Whether you're doing your own accounting with accounting software, or you hired an accountant to prepare your financial statements, you've likely seen the balance sheet. The balance sheet, along with the income statement and statement of cash flows, provides an overview of a business' financial standing.
If you run your own business or are just getting into accounting, creating a balance sheet could seem difficult. No worries. In this post, we'll demystify the balance sheet and look at some templates you can use to create your own.
What is a balance sheet?
A balance sheet is one of the key financial statements used for accounting and it's divided into two sides. On one side, the company's assets are reported. The other side shows the business' liabilities and shareholders' equity.
The line items for each side are listed in order of liquidity, with the more liquid items (e.g., cash and inventory) listed before accounts that are more illiquid (e.g., plant, property, and equipment).
Why is the balance sheet important?
The balance sheet is important because it tells business owners and investors what the company owns and what it owes.

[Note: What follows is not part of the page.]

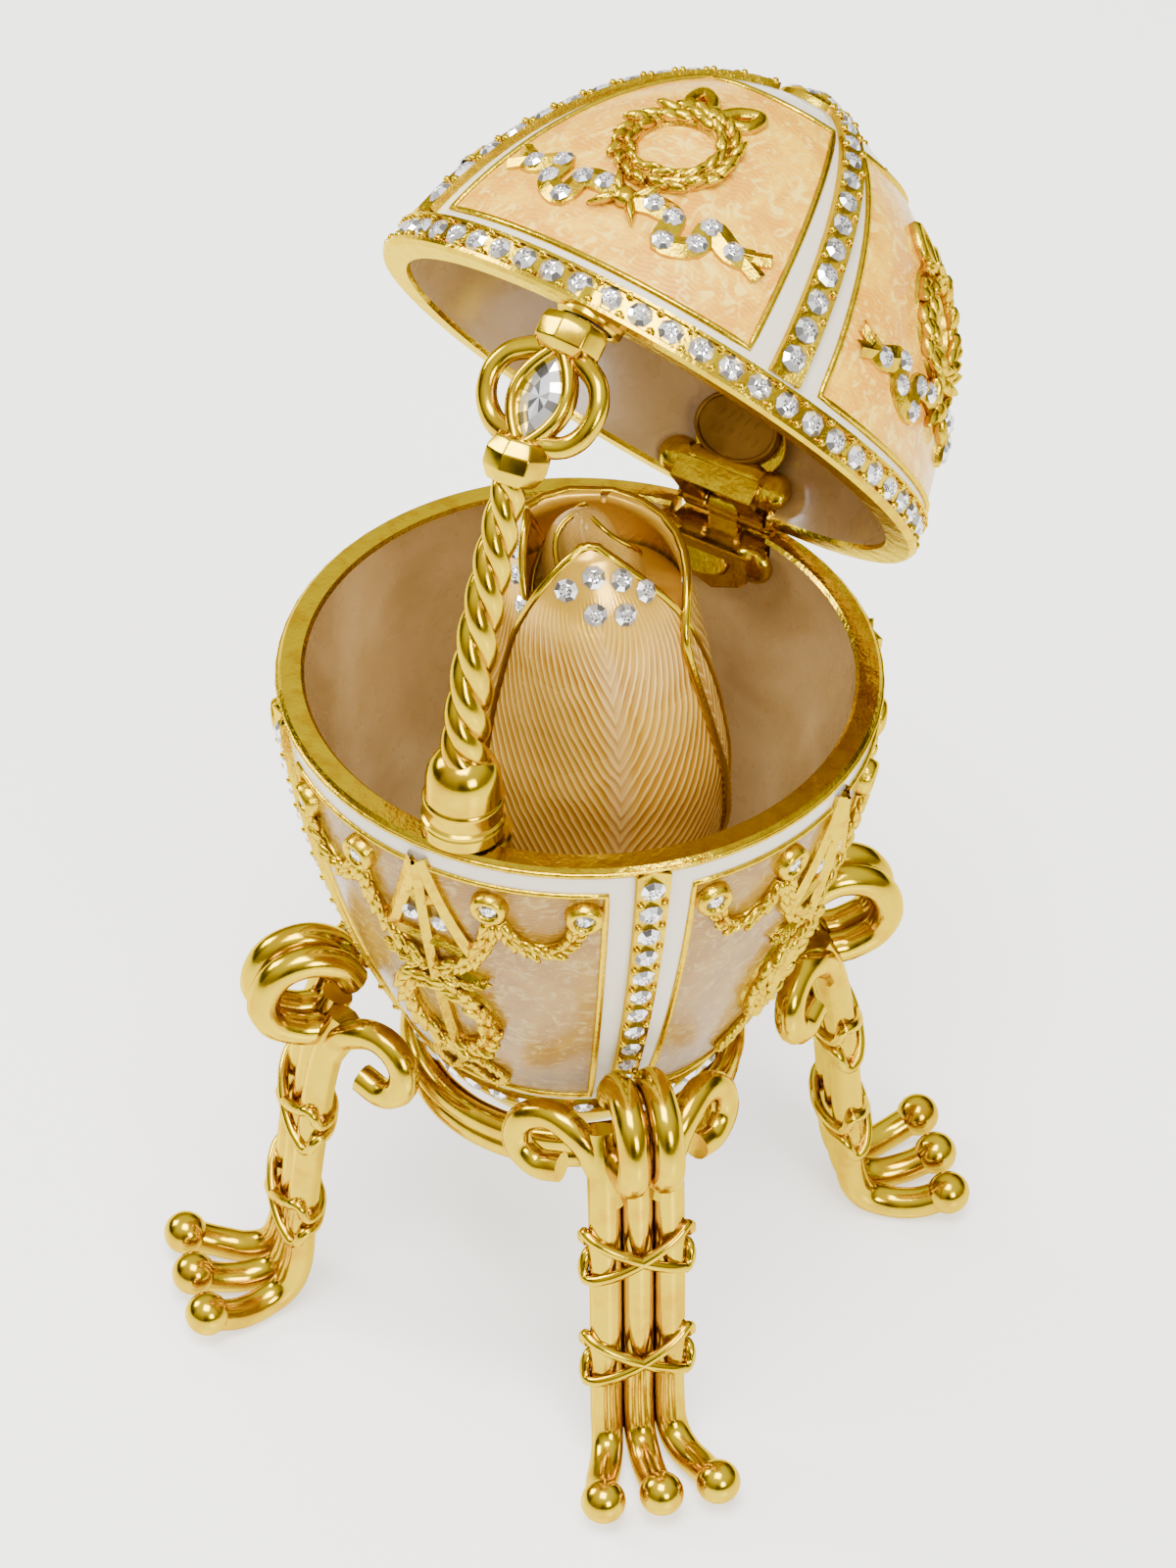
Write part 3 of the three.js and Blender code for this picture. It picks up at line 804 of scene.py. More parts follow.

While its primary use is to track earnings and spending, it can also be an excellent tool to show the profitability of a business to those who are interested in buying a share.
The balance sheet provides a snapshot of the business' financial standing at a specific point in time. For example, an accounting period is typically 12 months long. The line items or accounts on the balance sheet would reflect the number of assets and liabilities at the final moment of the accounting period.
The balance sheet equation is used to show what a company owns (assets), how much it owes (liabilities), and how much stake or share the owners have in the business (shareholders’ equity). It's calculated with the following accounting formula:
Assets = Liabilities + Shareholders' Equity
Let’s take a look at each one of these in more detail.
Three Components of a Balance Sheet
A balance sheet consists of three components: assets, liabilities, and shareholders’ equity. Let’s go over these one-by-one.
Investopedia defines an asset as, “Anything of value that can be converted into cash.” In other words, an asset provides economic value to businesses and organizations. Assets include both current assets and fixed assets.
Current assets: cash and cash equivalents (e.g., short-term government bonds, treasury bills, and money market funds), accounts receivable, and inventory.
Fixed assets: property, plant, equipment, long-term investments, and intangible assets (e.g., patents and licenses).
A liability is the opposite of an asset. It’s anything that will incur an expense or cost in the future — for example, a debt or amount owed is a liability. Both current and non-current liabilities are included in the liabilities section of the balance sheet.
Current liabilities: accounts payable, notes payable due within the year, and current maturities of long-term debt.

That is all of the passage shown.